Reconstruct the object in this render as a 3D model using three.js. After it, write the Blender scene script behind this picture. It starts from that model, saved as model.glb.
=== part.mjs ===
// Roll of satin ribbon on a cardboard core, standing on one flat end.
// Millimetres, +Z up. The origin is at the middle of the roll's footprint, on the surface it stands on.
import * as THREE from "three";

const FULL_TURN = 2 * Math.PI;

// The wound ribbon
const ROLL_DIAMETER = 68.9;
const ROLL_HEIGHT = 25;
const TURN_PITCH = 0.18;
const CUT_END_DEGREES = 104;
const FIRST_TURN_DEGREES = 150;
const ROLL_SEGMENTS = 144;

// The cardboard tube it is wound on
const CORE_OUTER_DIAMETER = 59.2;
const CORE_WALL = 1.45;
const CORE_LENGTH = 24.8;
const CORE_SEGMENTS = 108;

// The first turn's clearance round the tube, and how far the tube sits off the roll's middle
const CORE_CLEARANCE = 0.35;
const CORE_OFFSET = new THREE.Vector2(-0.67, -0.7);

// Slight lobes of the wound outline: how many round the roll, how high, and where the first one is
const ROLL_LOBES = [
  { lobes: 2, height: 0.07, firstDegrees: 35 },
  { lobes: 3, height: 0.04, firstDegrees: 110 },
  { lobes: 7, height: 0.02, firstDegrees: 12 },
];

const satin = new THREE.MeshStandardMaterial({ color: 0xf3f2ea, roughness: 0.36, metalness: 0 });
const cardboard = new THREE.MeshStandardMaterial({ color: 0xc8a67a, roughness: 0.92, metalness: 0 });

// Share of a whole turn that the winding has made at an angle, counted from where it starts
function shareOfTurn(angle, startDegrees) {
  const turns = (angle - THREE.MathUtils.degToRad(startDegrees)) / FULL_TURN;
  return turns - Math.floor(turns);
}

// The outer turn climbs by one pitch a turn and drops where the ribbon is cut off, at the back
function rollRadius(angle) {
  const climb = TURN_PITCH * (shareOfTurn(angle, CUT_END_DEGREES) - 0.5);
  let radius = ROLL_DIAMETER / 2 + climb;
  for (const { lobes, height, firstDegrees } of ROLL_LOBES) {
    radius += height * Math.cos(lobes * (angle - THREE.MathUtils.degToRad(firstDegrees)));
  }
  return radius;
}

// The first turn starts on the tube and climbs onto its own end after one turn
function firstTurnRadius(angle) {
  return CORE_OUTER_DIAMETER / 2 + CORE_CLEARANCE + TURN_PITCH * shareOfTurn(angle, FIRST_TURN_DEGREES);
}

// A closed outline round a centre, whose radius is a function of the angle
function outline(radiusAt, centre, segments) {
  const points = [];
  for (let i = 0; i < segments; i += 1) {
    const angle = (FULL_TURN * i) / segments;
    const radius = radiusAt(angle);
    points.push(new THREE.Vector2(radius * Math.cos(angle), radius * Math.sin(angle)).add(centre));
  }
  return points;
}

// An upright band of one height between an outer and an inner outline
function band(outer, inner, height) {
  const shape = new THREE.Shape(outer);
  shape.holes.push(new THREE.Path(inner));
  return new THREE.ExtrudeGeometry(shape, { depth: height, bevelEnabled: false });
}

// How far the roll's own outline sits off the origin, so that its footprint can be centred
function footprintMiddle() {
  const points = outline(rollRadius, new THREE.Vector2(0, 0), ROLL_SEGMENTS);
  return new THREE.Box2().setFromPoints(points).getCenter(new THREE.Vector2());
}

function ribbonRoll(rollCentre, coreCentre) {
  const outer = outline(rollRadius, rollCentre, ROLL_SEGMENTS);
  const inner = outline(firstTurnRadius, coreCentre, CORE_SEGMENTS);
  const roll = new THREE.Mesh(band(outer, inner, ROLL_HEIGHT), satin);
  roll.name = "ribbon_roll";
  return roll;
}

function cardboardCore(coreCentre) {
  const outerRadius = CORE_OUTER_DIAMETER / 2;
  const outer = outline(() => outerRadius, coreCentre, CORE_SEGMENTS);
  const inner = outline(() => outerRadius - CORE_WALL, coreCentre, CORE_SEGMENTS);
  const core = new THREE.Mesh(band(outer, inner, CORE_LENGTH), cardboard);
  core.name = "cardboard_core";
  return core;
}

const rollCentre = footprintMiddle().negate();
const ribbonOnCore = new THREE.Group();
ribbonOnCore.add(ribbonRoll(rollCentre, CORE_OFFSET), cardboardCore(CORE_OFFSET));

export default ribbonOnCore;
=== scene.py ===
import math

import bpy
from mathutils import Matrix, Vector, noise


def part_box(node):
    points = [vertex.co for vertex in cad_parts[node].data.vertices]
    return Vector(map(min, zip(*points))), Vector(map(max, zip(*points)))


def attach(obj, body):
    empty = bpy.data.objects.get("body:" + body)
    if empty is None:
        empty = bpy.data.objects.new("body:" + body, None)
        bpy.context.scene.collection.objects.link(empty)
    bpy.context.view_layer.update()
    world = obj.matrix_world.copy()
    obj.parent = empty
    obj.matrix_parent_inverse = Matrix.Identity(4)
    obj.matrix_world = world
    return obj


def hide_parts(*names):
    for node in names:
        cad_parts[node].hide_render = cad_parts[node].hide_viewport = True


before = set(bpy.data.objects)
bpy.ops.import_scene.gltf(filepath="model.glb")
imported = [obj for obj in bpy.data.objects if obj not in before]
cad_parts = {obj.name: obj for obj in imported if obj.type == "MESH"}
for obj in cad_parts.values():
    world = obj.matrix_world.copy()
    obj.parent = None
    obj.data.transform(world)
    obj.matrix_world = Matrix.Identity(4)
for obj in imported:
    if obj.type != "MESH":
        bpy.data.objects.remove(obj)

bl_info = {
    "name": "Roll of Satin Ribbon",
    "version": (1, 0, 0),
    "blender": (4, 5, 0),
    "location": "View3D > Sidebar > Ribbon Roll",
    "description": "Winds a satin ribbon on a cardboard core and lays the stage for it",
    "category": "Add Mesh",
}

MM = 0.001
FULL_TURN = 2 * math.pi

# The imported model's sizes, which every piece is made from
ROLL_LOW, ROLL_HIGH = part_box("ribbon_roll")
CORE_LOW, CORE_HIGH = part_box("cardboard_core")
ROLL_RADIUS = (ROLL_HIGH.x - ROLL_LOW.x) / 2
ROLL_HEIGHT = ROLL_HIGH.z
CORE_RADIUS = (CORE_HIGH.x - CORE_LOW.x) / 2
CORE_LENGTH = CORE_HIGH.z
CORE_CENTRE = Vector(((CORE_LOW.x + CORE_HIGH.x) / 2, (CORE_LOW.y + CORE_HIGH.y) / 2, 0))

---

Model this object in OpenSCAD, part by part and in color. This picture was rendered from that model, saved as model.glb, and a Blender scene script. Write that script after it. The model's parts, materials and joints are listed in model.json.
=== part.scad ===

- **AIM OF THE EXERCISE**:
Return the exact lines from the line with "points = [vertex.co" to the line with "if empty is", inclusive of both, with nothing added.

- **RESULT OF THIS TASK**:
    points = [vertex.co for vertex in cad_parts[node].data.vertices]
    return Vector(map(min, zip(*points))), Vector(map(max, zip(*points)))


def attach(obj, body):
    empty = bpy.data.objects.get("body:" + body)
    if empty is None:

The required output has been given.